### WHAT THE TASK ASKS
Can you write out all of the material below, word for word?

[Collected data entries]
——————

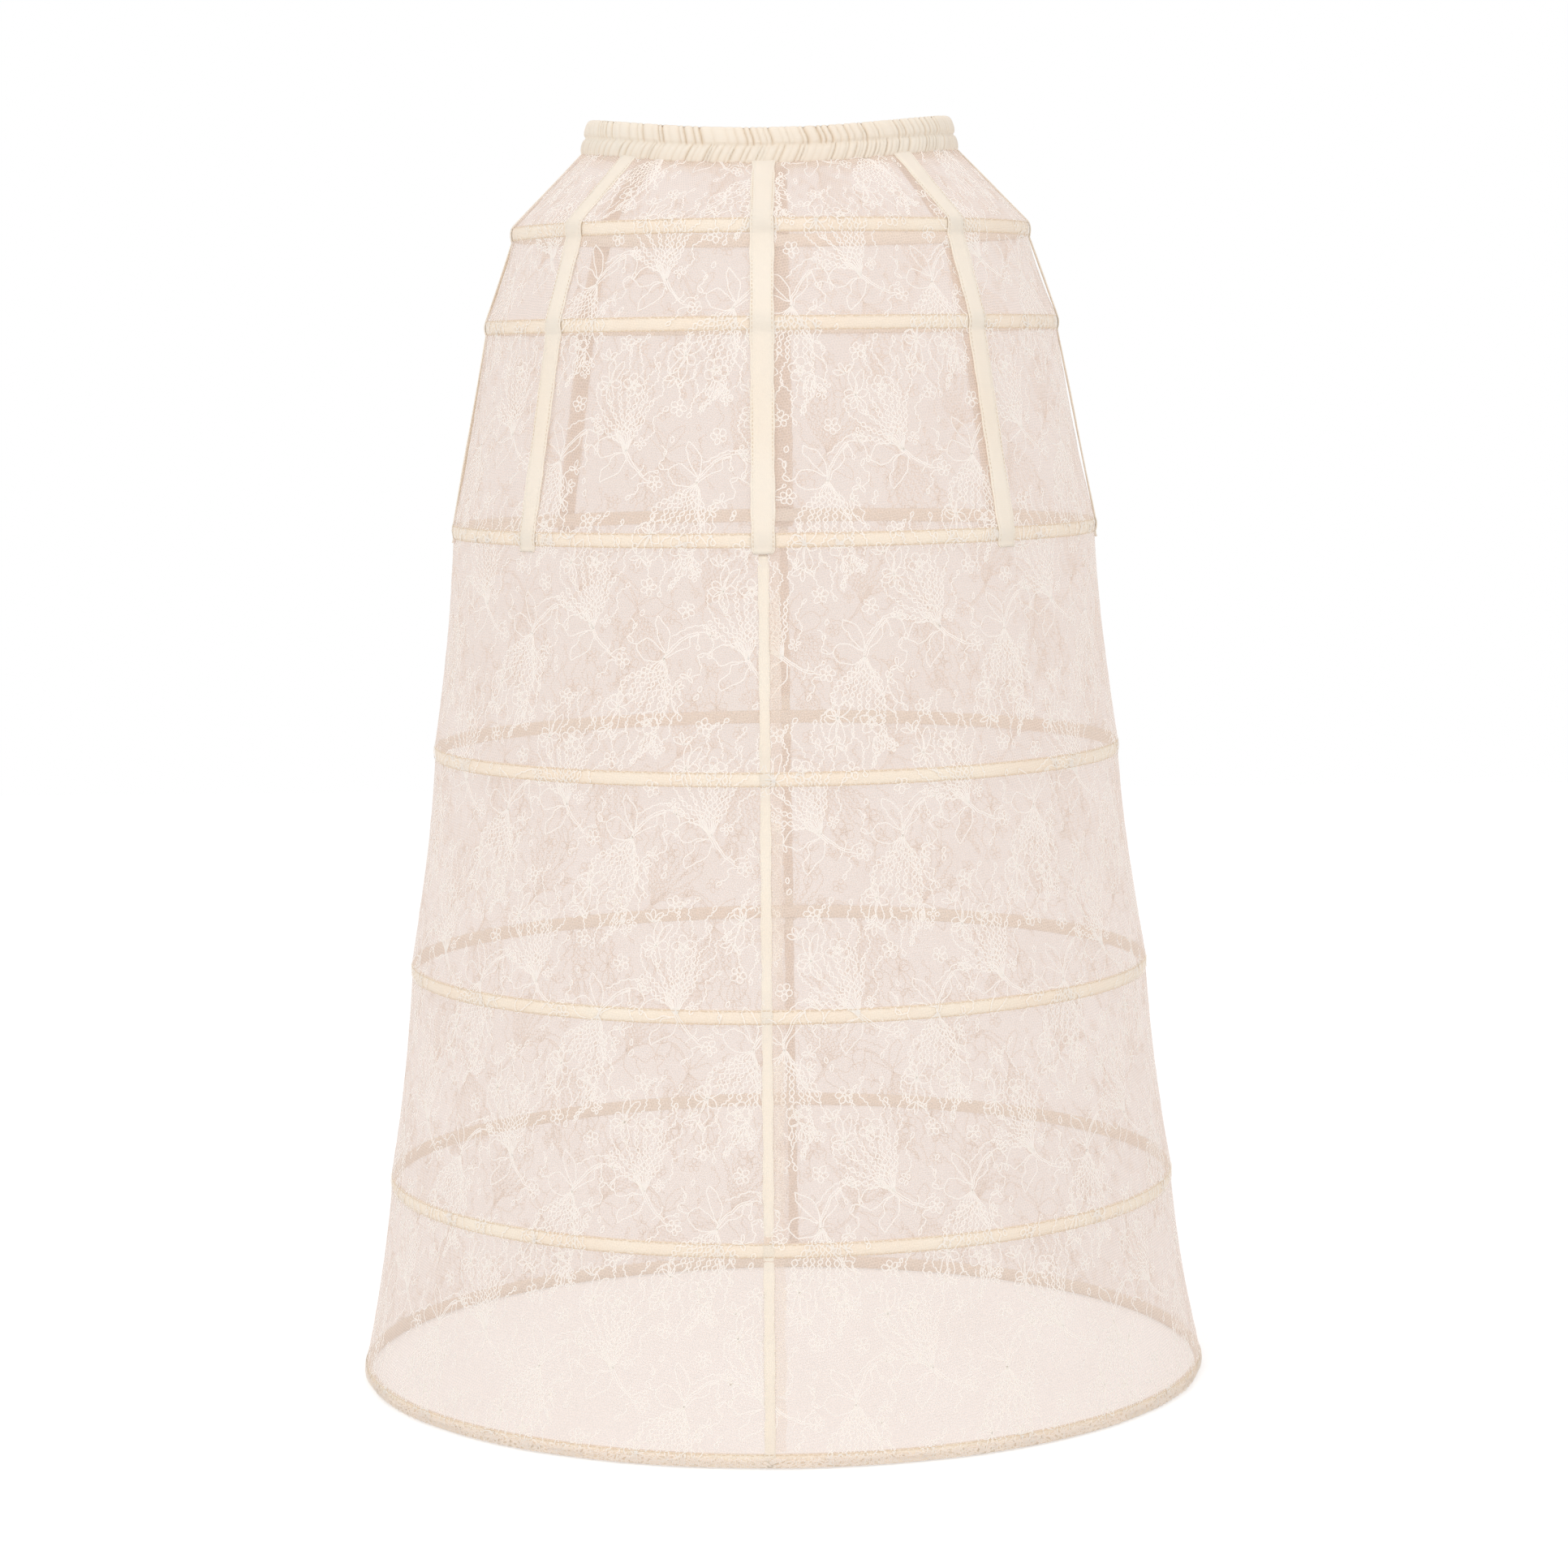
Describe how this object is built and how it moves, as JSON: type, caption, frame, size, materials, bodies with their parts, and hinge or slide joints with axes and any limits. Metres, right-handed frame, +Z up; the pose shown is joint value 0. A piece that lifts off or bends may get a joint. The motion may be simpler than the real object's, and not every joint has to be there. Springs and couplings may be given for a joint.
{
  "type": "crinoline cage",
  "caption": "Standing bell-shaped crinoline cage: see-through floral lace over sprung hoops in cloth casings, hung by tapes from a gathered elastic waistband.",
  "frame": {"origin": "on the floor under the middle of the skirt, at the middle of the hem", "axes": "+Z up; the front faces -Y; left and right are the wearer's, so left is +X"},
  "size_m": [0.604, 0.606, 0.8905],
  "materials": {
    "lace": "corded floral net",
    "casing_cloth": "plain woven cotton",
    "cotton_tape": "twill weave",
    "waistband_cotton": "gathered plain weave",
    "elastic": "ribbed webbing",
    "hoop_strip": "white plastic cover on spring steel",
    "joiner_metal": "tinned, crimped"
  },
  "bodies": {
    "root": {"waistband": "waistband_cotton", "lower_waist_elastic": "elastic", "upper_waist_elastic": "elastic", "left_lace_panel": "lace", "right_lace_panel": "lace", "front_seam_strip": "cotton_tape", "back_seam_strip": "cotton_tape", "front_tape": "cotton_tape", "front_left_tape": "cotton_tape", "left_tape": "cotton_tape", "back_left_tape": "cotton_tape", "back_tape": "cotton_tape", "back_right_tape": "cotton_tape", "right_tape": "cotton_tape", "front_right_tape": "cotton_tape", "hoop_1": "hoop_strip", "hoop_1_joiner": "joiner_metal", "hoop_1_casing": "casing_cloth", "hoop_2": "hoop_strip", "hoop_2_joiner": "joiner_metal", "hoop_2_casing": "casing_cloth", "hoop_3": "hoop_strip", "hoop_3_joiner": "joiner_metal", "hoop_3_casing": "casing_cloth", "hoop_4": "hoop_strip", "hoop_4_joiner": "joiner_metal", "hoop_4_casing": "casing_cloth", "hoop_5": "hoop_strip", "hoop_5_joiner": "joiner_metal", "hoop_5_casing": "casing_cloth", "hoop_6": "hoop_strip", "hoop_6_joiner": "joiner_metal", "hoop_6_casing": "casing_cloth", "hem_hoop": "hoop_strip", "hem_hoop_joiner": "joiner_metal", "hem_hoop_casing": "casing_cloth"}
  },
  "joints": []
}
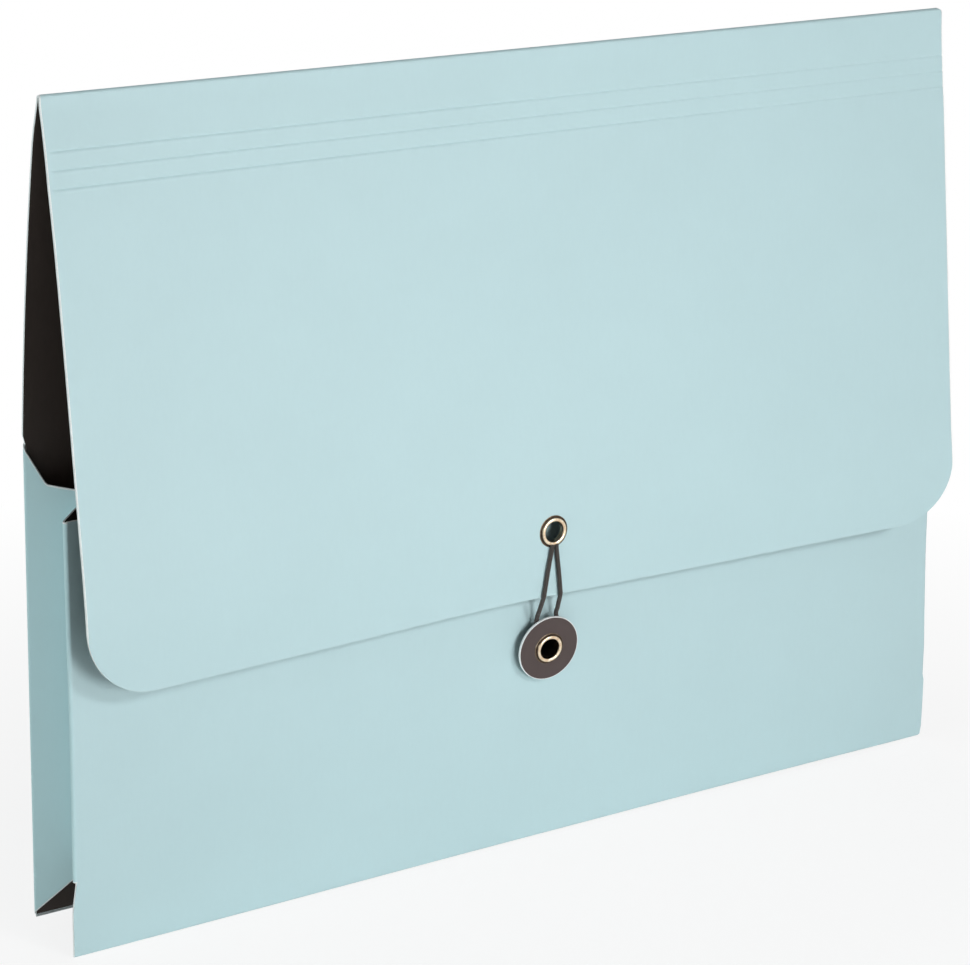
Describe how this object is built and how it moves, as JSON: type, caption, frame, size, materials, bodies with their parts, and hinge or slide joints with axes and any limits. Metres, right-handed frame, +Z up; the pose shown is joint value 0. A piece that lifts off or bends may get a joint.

——————

### WORKED ANSWER
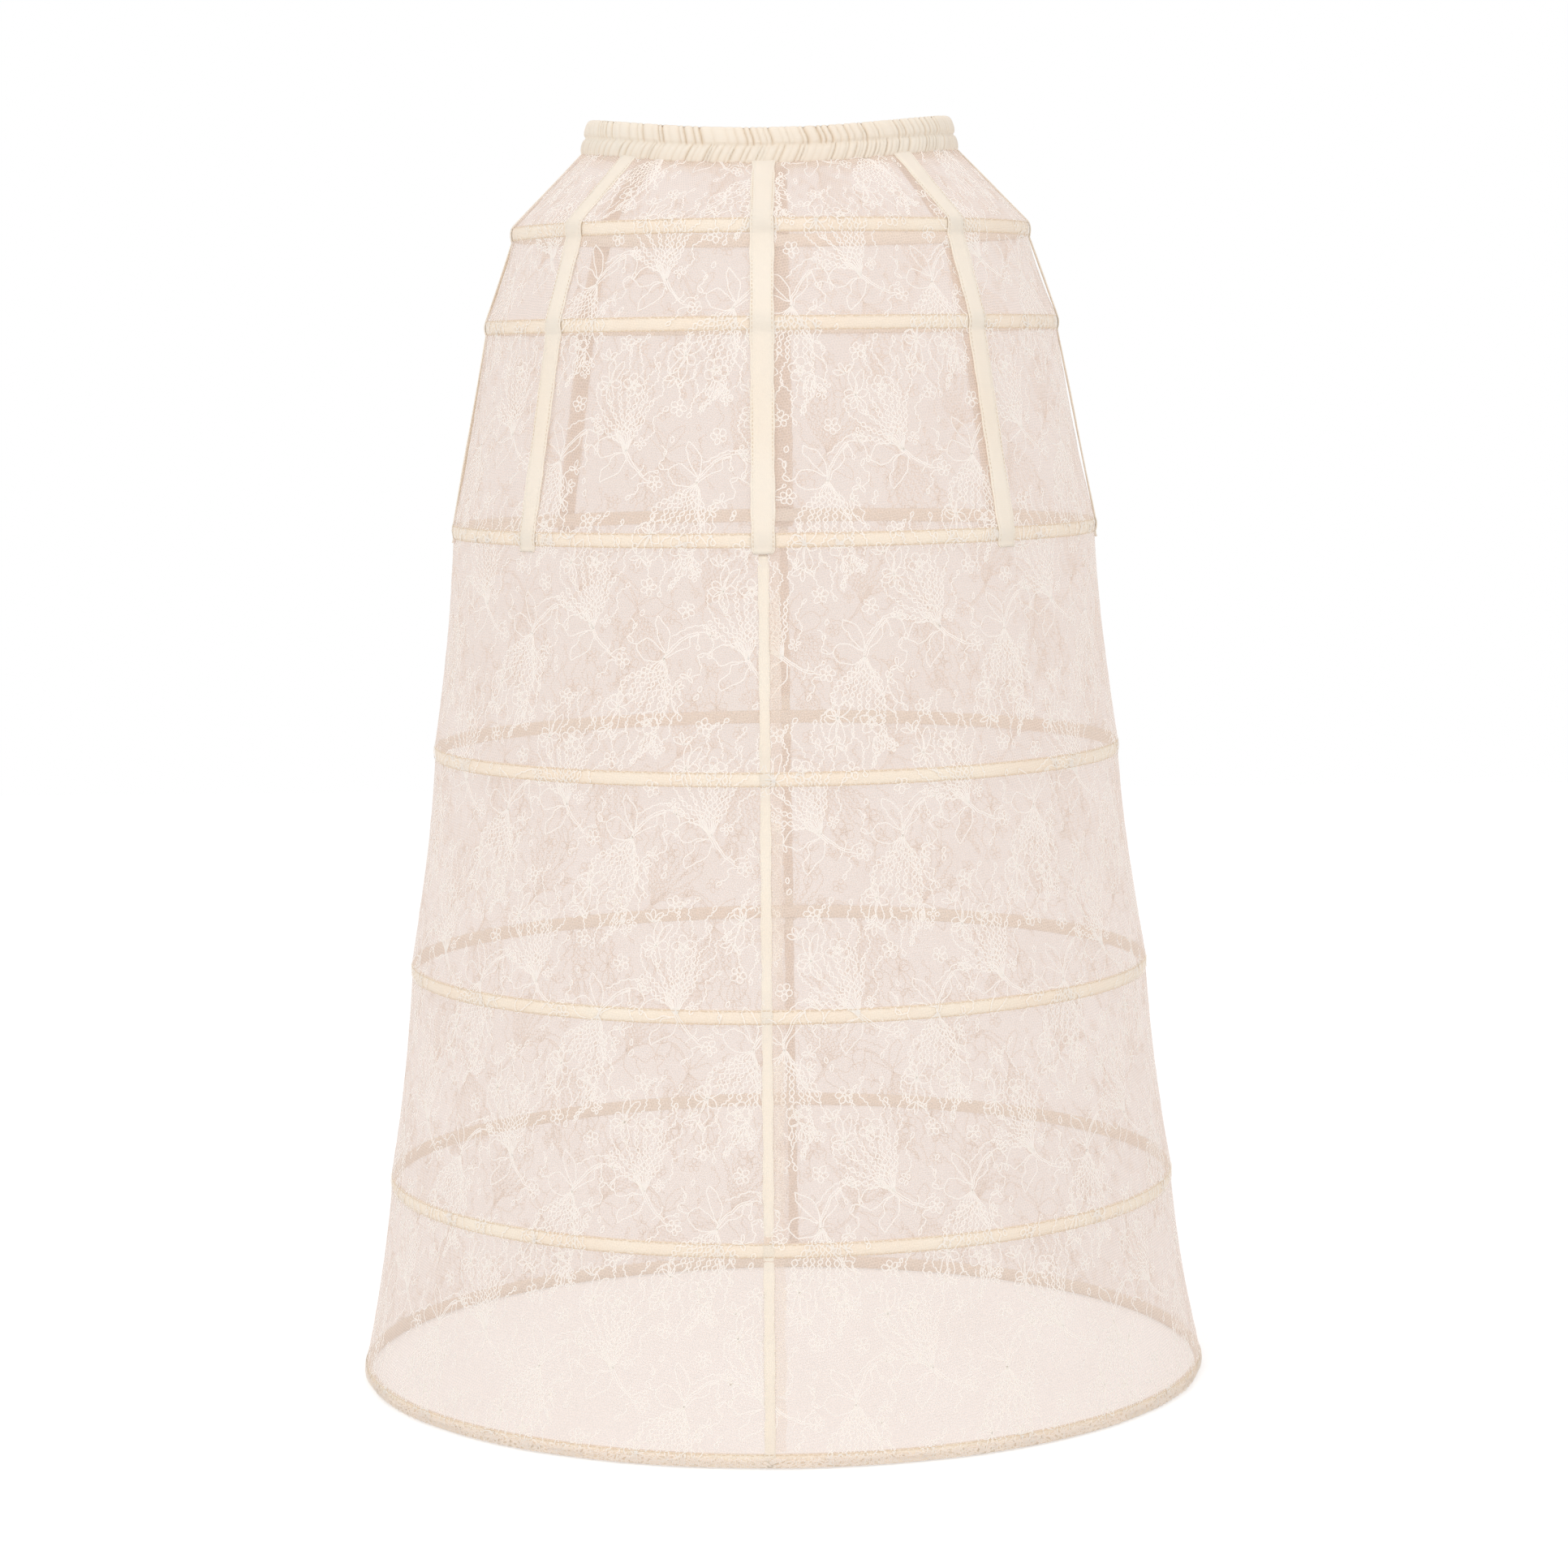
Describe how this object is built and how it moves, as JSON: type, caption, frame, size, materials, bodies with their parts, and hinge or slide joints with axes and any limits. Metres, right-handed frame, +Z up; the pose shown is joint value 0. A piece that lifts off or bends may get a joint. The motion may be simpler than the real object's, and not every joint has to be there. Springs and couplings may be given for a joint.
{
  "type": "crinoline cage",
  "caption": "Standing bell-shaped crinoline cage: see-through floral lace over sprung hoops in cloth casings, hung by tapes from a gathered elastic waistband.",
  "frame": {"origin": "on the floor under the middle of the skirt, at the middle of the hem", "axes": "+Z up; the front faces -Y; left and right are the wearer's, so left is +X"},
  "size_m": [0.604, 0.606, 0.8905],
  "materials": {
    "lace": "corded floral net",
    "casing_cloth": "plain woven cotton",
    "cotton_tape": "twill weave",
    "waistband_cotton": "gathered plain weave",
    "elastic": "ribbed webbing",
    "hoop_strip": "white plastic cover on spring steel",
    "joiner_metal": "tinned, crimped"
  },
  "bodies": {
    "root": {"waistband": "waistband_cotton", "lower_waist_elastic": "elastic", "upper_waist_elastic": "elastic", "left_lace_panel": "lace", "right_lace_panel": "lace", "front_seam_strip": "cotton_tape", "back_seam_strip": "cotton_tape", "front_tape": "cotton_tape", "front_left_tape": "cotton_tape", "left_tape": "cotton_tape", "back_left_tape": "cotton_tape", "back_tape": "cotton_tape", "back_right_tape": "cotton_tape", "right_tape": "cotton_tape", "front_right_tape": "cotton_tape", "hoop_1": "hoop_strip", "hoop_1_joiner": "joiner_metal", "hoop_1_casing": "casing_cloth", "hoop_2": "hoop_strip", "hoop_2_joiner": "joiner_metal", "hoop_2_casing": "casing_cloth", "hoop_3": "hoop_strip", "hoop_3_joiner": "joiner_metal", "hoop_3_casing": "casing_cloth", "hoop_4": "hoop_strip", "hoop_4_joiner": "joiner_metal", "hoop_4_casing": "casing_cloth", "hoop_5": "hoop_strip", "hoop_5_joiner": "joiner_metal", "hoop_5_casing": "casing_cloth", "hoop_6": "hoop_strip", "hoop_6_joiner": "joiner_metal", "hoop_6_casing": "casing_cloth", "hem_hoop": "hoop_strip", "hem_hoop_joiner": "joiner_metal", "hem_hoop_casing": "casing_cloth"}
  },
  "joints": []
}
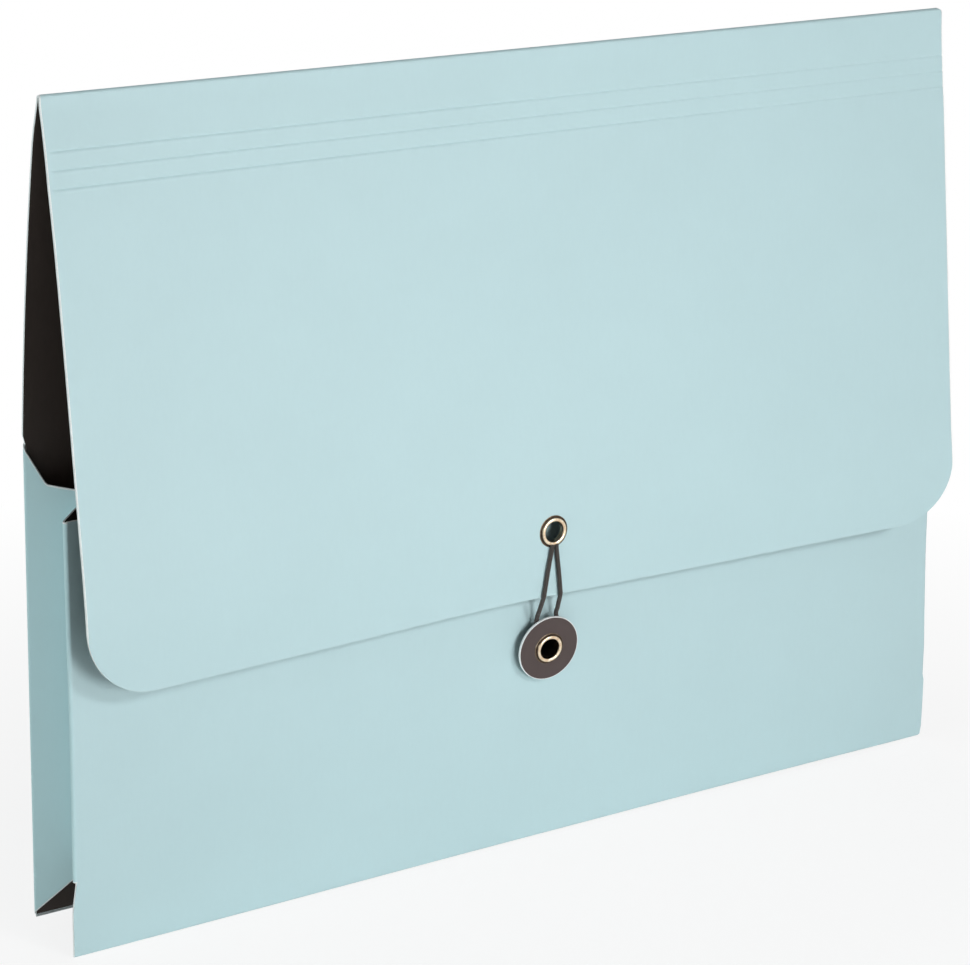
Describe how this object is built and how it moves, as JSON: type, caption, frame, size, materials, bodies with their parts, and hinge or slide joints with axes and any limits. Metres, right-handed frame, +Z up; the pose shown is joint value 0. A piece that lifts off or bends may get a joint.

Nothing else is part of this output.